The Bill, which was debated
in Harare on Monday, seeks to vest the power of public meetings'
authorisation in the hands of Migistrates and redefine public gatherings
so as to be relevant only to those gatherings which cause great threat
to public safety. This means that only the judicial officer will be
able to impose conditions on a public gathering rather than the arbitrarily
restrict peaceful protests.
Nine civil society
organizations namely the Zimbabwe
Lawyers for Human Rights (ZLHR), the Media
Institute of Southern Africa (MISA), the Women's
Trust, the Zimbabwe
Congress of Trade Unions (ZCTU), the Zimbabwe Liberators Platform
(ZLP), Veritas and the Gays
and Lesbians of Zimbabwe (GALZ) delivered their oral and written
submissions at a public hearing convened at Christian Jubilee Centre
in Milton Park and endorsed the Bill.
MP Hon.
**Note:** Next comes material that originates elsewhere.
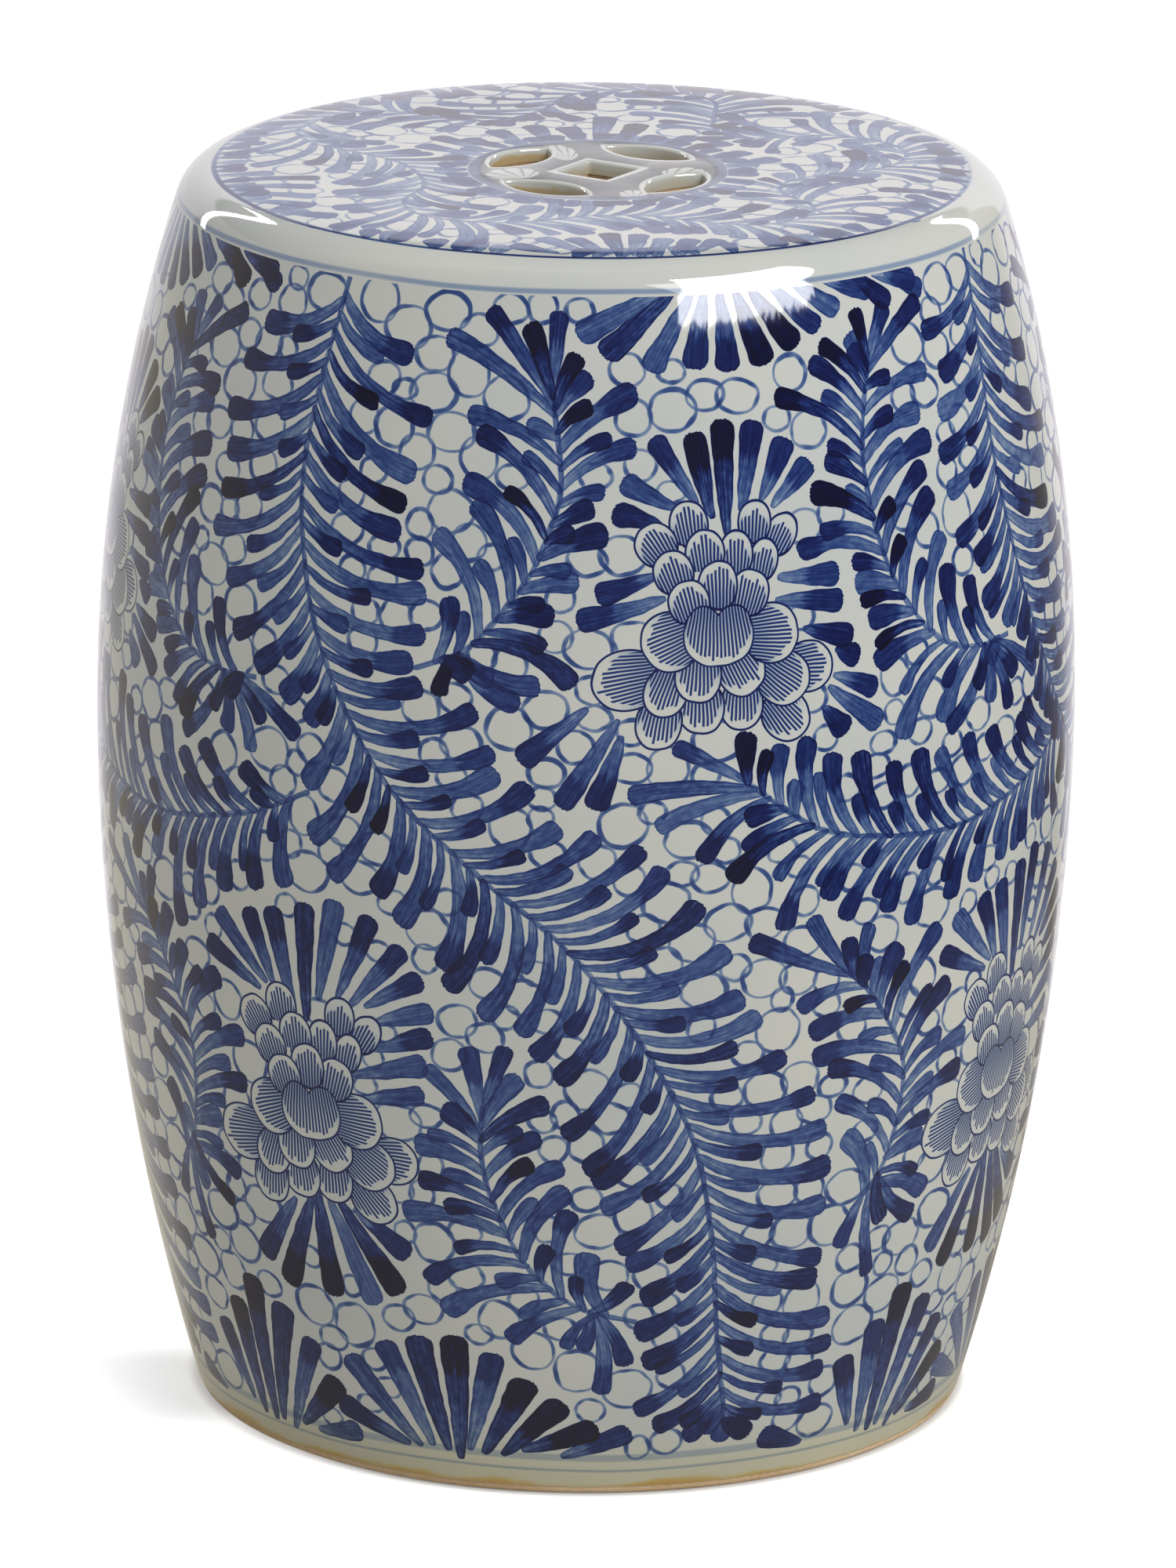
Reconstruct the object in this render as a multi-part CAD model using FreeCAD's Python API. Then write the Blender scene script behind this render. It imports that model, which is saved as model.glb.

Innocent Gonese made the amendment suggestions, which the
civil society organisations unanimously supported. Civil society organisations
also criticised POSA
for curtailing citizens' freedoms. This legislation among other
things has eroded the content of the right to freedom of movement,
association and expression, amongst other fundamental rights. Committee
chairperson and Glen View South Member of Parliament Hon. Paul Mudzore
said his committee will host other public hearings to gather citizens'
contributions to the proposed Bill because of the poor turnout at
the first meeting, which was held at Murehwa shopping centre.
Lack of participation in
Murehwa is a clear indication of apathy, as people are still unwilling
to participate in governance issues. Also, intimidation, which has
surfaced in the last few months, could be a contributing factor to
the limited participation. If participation at these meetings are
an indication of the turn out at COPAC led Constitution consultative
meetings, the chances of producing a national charter representative
of the views of Zimbabweans are slim.